- Written by: Jean Anouilh
- Original language: French
- Setting: Bavaria

Premiere
- Date premiered: October 1, 1969
- Place premiered: Théâtre des Champs-Élysées

= Dear Antoine: or, the Love That Failed =

Cher Antoine ou l'Amour raté is a play in four acts by French dramatist Jean Anouilh. It was written and first produced in Paris on October 1, 1969 in a production that was co-directed by the author.

==Synopsis==
The play takes place in Bavaria in 1913. Antoine was a famous playwright and director, who died in his castle in Bavaria where he had retired. (He killed himself accidentally while cleaning his gun.) The important people in his life, including his ex-wives, all came to the castle for a reading of his last will and testament. They were all trapped by an avalanche, and had to stay in the castle until the road would be cleared.

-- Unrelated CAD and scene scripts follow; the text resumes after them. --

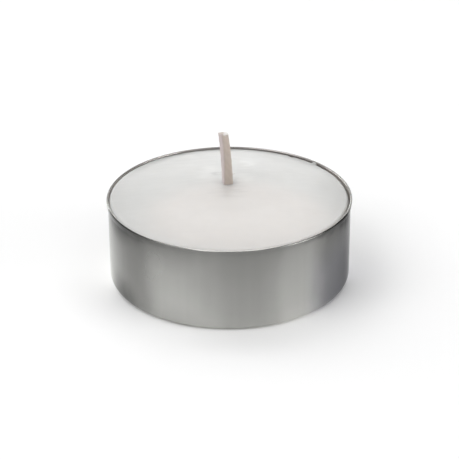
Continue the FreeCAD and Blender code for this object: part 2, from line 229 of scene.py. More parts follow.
def wall_tone(tree, degrees, height, cloud, lines, on_wall):
    """How light the drawn wall is: painted reflections in bands and up it, painted shade, fine upright
    lines.
    """
    wander = add(tree, "ShaderNodeMath", {0: cloud, 1: 10, 2: -5}, operation="MULTIPLY_ADD")
    wandered = add(tree, "ShaderNodeMath", {0: degrees, 1: wander}, operation="ADD")
    # Painted reflections: bands round the wall, lighter towards the foot, and a painted highlight along the
    # foot's edge.
    tone = smooth_factor(tree, wandered, PAINTED_REFLECTION_BANDS)
    reflection_by_height = smooth_factor(tree, height, PAINTED_REFLECTION_BY_HEIGHT)
    painted_foot_highlight = add(tree, "ShaderNodeMapRange", {
        "Value": height, "From Min": 0.7, "From Max": 0.15, "To Min": 1, "To Max": 1.4})
    for factor in (reflection_by_height, painted_foot_highlight):
        tone = add(tree, "ShaderNodeMath", {0: tone, 1: factor}, operation="MULTIPLY")
    # Painted shade in soft patches.
    tone = with_patches(tree, tone, on_wall, PAINTED_SHADE_PATCHES)
    lined = add(tree, "ShaderNodeMapRange", {
        "Value": lines, "From Min": 0.3, "From Max": 0.7, "To Min": 0.98, "To Max": 1.02})
    return add(tree, "ShaderNodeMath", {0: tone, 1: lined}, operation="MULTIPLY")


def cup_tone(tree, wall, spot, radius, outside):
    """The wall's tone outside, with painted light on the inside, and painted highlights on the hem's crest
    and its trimmed edge.
    """
    below_top = add(tree, "ShaderNodeMapRange", {
        "Value": spot.outputs["Z"], "From Min": 13.46, "From Max": 13.36})
    past_wall = add(tree, "ShaderNodeMath", {0: radius, 1: WALL_RADIUS / MM}, operation="SUBTRACT")
    crest_width = smooth_factor(tree, spot.outputs["X"], CREST_WIDTH)
    past_crest = add(tree, "ShaderNodeMath", {0: past_wall, 1: crest_width}, operation="SUBTRACT")
    over = add(tree, "ShaderNodeMapRange", {"Value": past_crest, "From Min": 0, "From Max": 0.06})
    off_crest = add(tree, "ShaderNodeMath", {0: below_top, 1: over}, operation="MAXIMUM")
    drawn = add(tree, "ShaderNodeMath", {0: outside, 1: off_crest}, operation="MULTIPLY")
    # A painted highlight on the crest, and painted light on the inside.
    crest = smooth_factor(tree, spot.outputs["Y"], CREST_PAINTED_HIGHLIGHT)
    bare = add(tree, "ShaderNodeMix", {"Factor": below_top, "A": crest, "B": INSIDE_PAINTED_LIGHT})
    tone = add(tree, "ShaderNodeMix", {"Factor": drawn, "A": bare, "B": wall})

    # A painted highlight along the trimmed edge of the flap, where the wall turns away at the sides.
    sideways = add(tree, "ShaderNodeMath", {0: spot.outputs["X"]}, operation="ABSOLUTE")
    at_side = add(tree, "ShaderNodeMapRange", {"Value": sideways, "From Min": 16.9, "From Max": 18.5})
    off_edge = add(tree, "ShaderNodeMath", {0: spot.outputs["Z"], 1: TRIMMED_EDGE_HEIGHT},
                   operation="SUBTRACT")
    off_edge = add(tree, "ShaderNodeMath", {0: off_edge}, operation="ABSOLUTE")
    trimmed = add(tree, "ShaderNodeMapRange", {
        "Value": off_edge, "From Min": 0.16, "From Max": 0.08, "To Max": 0.9})
    painted_edge_highlight = add(tree, "ShaderNodeMath", {0: trimmed, 1: at_side}, operation="MULTIPLY")
    return add(tree, "ShaderNodeMix", {"Factor": painted_edge_highlight, "A": tone, "B": TRIMMED_EDGE_PAINTED_HIGHLIGHT})


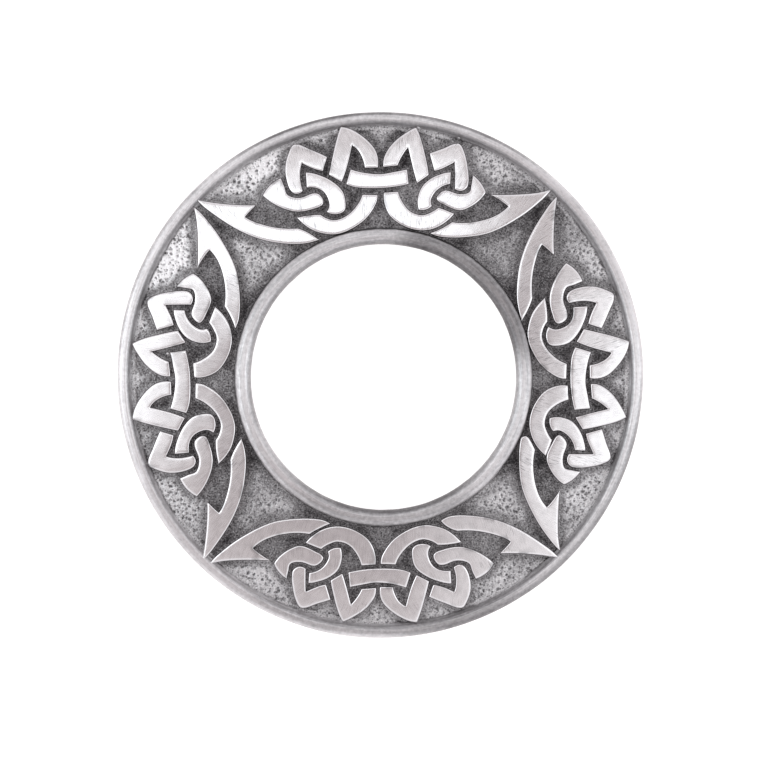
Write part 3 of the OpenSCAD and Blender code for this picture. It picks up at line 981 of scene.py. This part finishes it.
def belt_rubbed_pewter():
    """Pewter rubbed on a fine belt: flat satin tops with strokes, polished edges, dark walls."""
    material, tree = new_material("belt_rubbed_pewter")
    place = add(tree, "TexCoord")
    brushing = add(tree, "UVMap", uv_map="brushing").outputs[0]
    rubbed_and_painted_light = add(tree, "Attribute", attribute_name="rubbed_and_painted_light")
    scuffed = add(tree, "Attribute", attribute_name="scuffed")
    fine = add(tree, "Mapping", {"Vector": brushing}, {"Scale": (1 / BRUSH_L, 1 / BRUSH_W, 1)})
    strokes = add(
        tree, "TexNoise", {"Vector": fine.outputs[0]},
        {"Scale": 1.0, "Detail": 3, "Roughness": 0.6},
    ).outputs["Fac"]
    streaked = add(
        tree, "MapRange", {"Value": strokes},
        {"From Min": 0.3, "From Max": 0.7, "To Min": -0.06, "To Max": 0.05}, clamp=False,
    )
    grit = add(
        tree, "TexNoise", {"Vector": place.outputs["Object"]},
        {"Scale": 1 / (STRAP_GRIT * MM), "Detail": 3, "Roughness": 0.6},
    )
    broken = add(
        tree, "MapRange", {"Value": grit.outputs["Fac"]},
        {"From Min": 0.3, "From Max": 0.7, "To Min": -0.015, "To Max": 0.015}, clamp=False,
    )
    # A few deep scores, more of them where the strap is scuffed.
    deep = add(
        tree, "Mapping", {"Vector": brushing},
        {"Scale": (1 / SCORE_L, 1 / SCORE_W, 1), "Location": (7, 3, 0)},
    )
    scores = add(
        tree, "TexNoise", {"Vector": deep.outputs[0]},
        {"Scale": 1.0, "Detail": 2, "Roughness": 0.5},
    )
    scores_here = add(
        tree, "Math", {0: scuffed.outputs["Fac"], 2: scores.outputs["Fac"]}, {1: 0.14},
        operation="MULTIPLY_ADD",
    )
    scored = add(
        tree, "MapRange", {"Value": scores_here.outputs[0]},
        {"From Min": 0.66, "From Max": 0.84, "To Min": 0.0, "To Max": 0.24},
    )
    uneven = add(tree, "Math", {0: broken.outputs[0], 1: streaked.outputs[0]}, operation="ADD")
    level = add(tree, "Math", {0: rubbed_and_painted_light.outputs["Fac"], 1: uneven.outputs[0]}, operation="ADD")
    worn = add(tree, "Math", {0: level.outputs[0], 1: scored.outputs[0]}, operation="SUBTRACT")
    colour = add(tree, "ValToRGB", {"Fac": worn.outputs[0]}, stops=PATINA)
    dull = add(
        tree, "MapRange", {"Value": strokes},
        {"From Min": 0.3, "From Max": 0.7, "To Min": 0.16, "To Max": 0.23},
    )
    bump = add(tree, "Bump", {"Height": strokes}, {"Strength": 0.06, "Distance": 0.03 * MM})
    metal = add(
        tree, "BsdfPrincipled",
        {"Base Color": colour.outputs[0], "Roughness": dull.outputs[0], "Normal": bump.outputs[0]},
        {"Metallic": 1.0},
    )
    add(tree, "OutputMaterial", {"Surface": metal.outputs[0]})
    return material


interlace.data.materials.append(belt_rubbed_pewter())
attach(interlace, "root")
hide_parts("cast_ring")

# Pin bosses: two flat round seats of the same pewter, cast in one with the hollow back and left
# dull. The hinge foot and the catch of the pin are fixed to them.
BOSS_AT = ((-16.5, 24.5), (16.5, 24.5))
BOSS_R = 3.735
BOSS_Z = 2.831
BOSS_ROOT_Z = 4.6
BOSS_EDGE = 0.15
BOSS_RUBBED = 0.6

bpy.ops.object.select_all(action="DESELECT")
boss_pieces = []
for x, y in BOSS_AT:
    bpy.ops.mesh.primitive_cylinder_add(
        vertices=64, radius=BOSS_R * MM, depth=(BOSS_ROOT_Z - BOSS_Z) * MM,
        location=(x * MM, y * MM, (BOSS_ROOT_Z + BOSS_Z) / 2 * MM),
    )
    boss_pieces.append(bpy.context.object)
for boss in boss_pieces:
    boss.select_set(True)
bpy.ops.object.join()
bosses = bpy.context.object
bosses.name = bosses.data.name = "pin_bosses"
bpy.ops.object.transform_apply(location=True, rotation=True, scale=True)
cast_edge = bosses.modifiers.new("cast_edge", "BEVEL")
cast_edge.width, cast_edge.segments, cast_edge.limit_method = BOSS_EDGE * MM, 3, "ANGLE"
bpy.ops.object.modifier_apply(modifier=cast_edge.name)
smooth_but_for(40)
keep_values(bosses, "rubbed_and_painted_light", np.full(len(bosses.data.vertices), BOSS_RUBBED))
bosses.data.uv_layers.active.name = "turning"
bosses.data.materials.append(rim_metal)
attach(bosses, "root")
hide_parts("cast_ring")

# Pin: hinge foot, wire and catch of plated steel, fixed to the bosses on the back. It is a copy of
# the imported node, with its flat faces made whole and its edges eased.
PIN_EDGE = 0.06
WIRE_LINE_L = 4
WIRE_LINE_W = 0.12
STEEL = {0.3: "#9C9CA0", 0.6: "#C6C6CA"}

bpy.ops.object.select_all(action="DESELECT")
pin = bpy.data.objects.new("steel_pin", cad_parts["pin_fitting"].data.copy())
bpy.context.scene.collection.objects.link(pin)
edit(
    pin,
    lambda: bpy.ops.mesh.customdata_custom_splitnormals_clear(),
    lambda: bpy.ops.mesh.remove_doubles(threshold=WELD * MM),
    turn_outward,
    lambda: bpy.ops.mesh.dissolve_limited(angle_limit=math.radians(1)),
)
ease = pin.modifiers.new("eased_edges", "BEVEL")
ease.width, ease.segments, ease.use_clamp_overlap = PIN_EDGE * MM, 3, False
ease.limit_method, ease.angle_limit = "ANGLE", math.radians(40)
bpy.ops.object.modifier_apply(modifier=ease.name)
smooth_but_for(35)


def drawn_steel():
    """Nickel-plated steel, drawn and pressed: smooth, a little cooler and glossier than pewter."""
    material, tree = new_material("drawn_steel_pin")
    place = add(tree, "TexCoord")
    stretch = add(
        tree, "Mapping", {"Vector": place.outputs["Object"]},
        {"Scale": (1 / (WIRE_LINE_L * MM), *[1 / (WIRE_LINE_W * MM)] * 2)},
    )
    lines = add(
        tree, "TexNoise", {"Vector": stretch.outputs[0]}, {"Scale": 1.0, "Detail": 3}
    ).outputs["Fac"]
    colour = add(tree, "ValToRGB", {"Fac": lines}, stops=STEEL)
    dull = add(
        tree, "MapRange", {"Value": lines},
        {"From Min": 0.3, "From Max": 0.7, "To Min": 0.2, "To Max": 0.34},
    )
    metal = add(
        tree, "BsdfPrincipled",
        {"Base Color": colour.outputs[0], "Roughness": dull.outputs[0]}, {"Metallic": 1.0},
    )
    add(tree, "OutputMaterial", {"Surface": metal.outputs[0]})
    return material


pin.data.materials.clear()
pin.data.materials.append(drawn_steel())
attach(pin, "root")
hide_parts("pin_fitting")

# Studio: a white light table, so that no shadow shows, a white tent that is greyer overhead, and
# soft panels of light above the brooch: one beyond its top edge, and four to each side, which
# overlap so that their light grows outwards. Sizes here are in metres.
TABLE_SIZE = 4
TABLE_COLOUR = "#9E9D9D"
TABLE_ROUGHNESS = 0.9
TABLE_LIGHT = "#FFFDFD"
TABLE_GLOW = 0.88
TENT_GLOW = 1.3
TENT = {
    # height of the direction, from 0 at the horizon to 1 overhead: colour
    0.0: "#DEDFE2", 0.35: "#EFF0F3", 0.64: "#F3F4F7", 0.8: "#EDECEE",
    0.86: "#D4CFD0", 0.9: "#C6C0C0", 0.95: "#BAB4B5", 1.0: "#B7B1B2",
}
PANEL_LIGHT = "#F1FCFF"
PANEL_HEIGHT = 1.0
PANEL_STEP = 0.02
PANELS = {
    # name: (left and right edge), (lower and upper edge), turn in degrees, radiance
    "top_panel": ((-0.44, 0.22), (0.195, 0.474), 4, 1.15),
    "right_soft_panel": ((0.3, 2.0), (-0.55, 0.04), 0, 0.15),
    "right_panel": ((0.42, 2.2), (-0.27, 0.16), 0, 0.25),
    "right_far_panel": ((0.46, 2.4), (-0.32, 0.3), 0, 0.46),
    "lower_right_panel": ((0.1, 2.4), (-1.6, -0.16), 0, 0.2),
    "left_soft_panel": ((-2.0, -0.36), (-0.2, 0.4), 0, 0.08),
    "left_panel": ((-2.0, -0.48), (-0.17, 0.4), 0, 0.28),
    "left_far_panel": ((-3.0, -0.53), (-0.22, 0.45), 0, 0.5),
    "left_low_panel": ((-3.0, -0.8), (-0.7, 0.9), 0, 0.6),
}

bpy.ops.mesh.primitive_plane_add(size=TABLE_SIZE, location=(0, 0, 0))
table = bpy.context.object
table.name = "table"
material, tree = new_material("white_light_table")
glowing_white = add(tree, "BsdfPrincipled", (), {
    "Base Color": linear(TABLE_COLOUR), "Roughness": TABLE_ROUGHNESS,
    "Emission Color": linear(TABLE_LIGHT), "Emission Strength": TABLE_GLOW,
})
add(tree, "OutputMaterial", {"Surface": glowing_white.outputs[0]})
table.data.materials.append(material)

# Each panel hangs a little over the last, so that none lie in one plane. An area light of this
# energy looks as bright as its radiance says.
for i, (name, ((left, right), (lower, upper), turn, radiance)) in enumerate(PANELS.items()):
    light = bpy.data.lights.new(name, "AREA")
    light.shape = "RECTANGLE"
    light.size, light.size_y = right - left, upper - lower
    light.energy = 4 * radiance * light.size * light.size_y
    light.color = linear(PANEL_LIGHT)[:3]
    panel = bpy.data.objects.new(name, light)
    panel.location = ((left + right) / 2, (lower + upper) / 2, PANEL_HEIGHT + i * PANEL_STEP)
    panel.rotation_euler = (0, 0, math.radians(turn))
    bpy.context.scene.collection.objects.link(panel)

world = bpy.data.worlds.new("studio")
world.use_nodes = True
tree = world.node_tree
direction = add(tree, "TexCoord")
axes = add(tree, "SeparateXYZ", {"Vector": direction.outputs["Generated"]})
tent = add(tree, "ValToRGB", {"Fac": axes.outputs["Z"]}, stops=TENT)
tree.links.new(tent.outputs[0], tree.nodes["Background"].inputs["Color"])
tree.nodes["Background"].inputs["Strength"].default_value = TENT_GLOW
bpy.context.scene.world = world
bpy.context.scene.view_settings.view_transform = "Standard"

Antoine had organized this gathering in detail, and had even written a play about it.

==Original cast==
- Jacques François: Antoine
- Claude Nicot: Cravatar
- Hubert Deschamps: Marcellin
- Pierre Bertin: hare foot
- Joseph Falcucci: Alexandre
- Francine Bergé: Estelle
- Françoise Rosay: Carlotta
- Nelly Benedetti: Valérie
- Uta Taeger: Anemone
- Madeleine Ozeray: Gabrielle
- Édith Scob: Maria
- Madeleine Suffel: Frida
- Roland Pietri: The German notary
- The actors, played by different characters
- Alexis, mute character, played by Alexander
- A small German valet, mute character
- The consul of France, invisible character

==Film adaptation==
The 2012 film, You Ain't Seen Nothin' Yet!, directed by Alain Resnais, is a loose adaptation of Dear Antoine, or the Love that Failed. Resnais and Anouilh had worked together on a number of plays.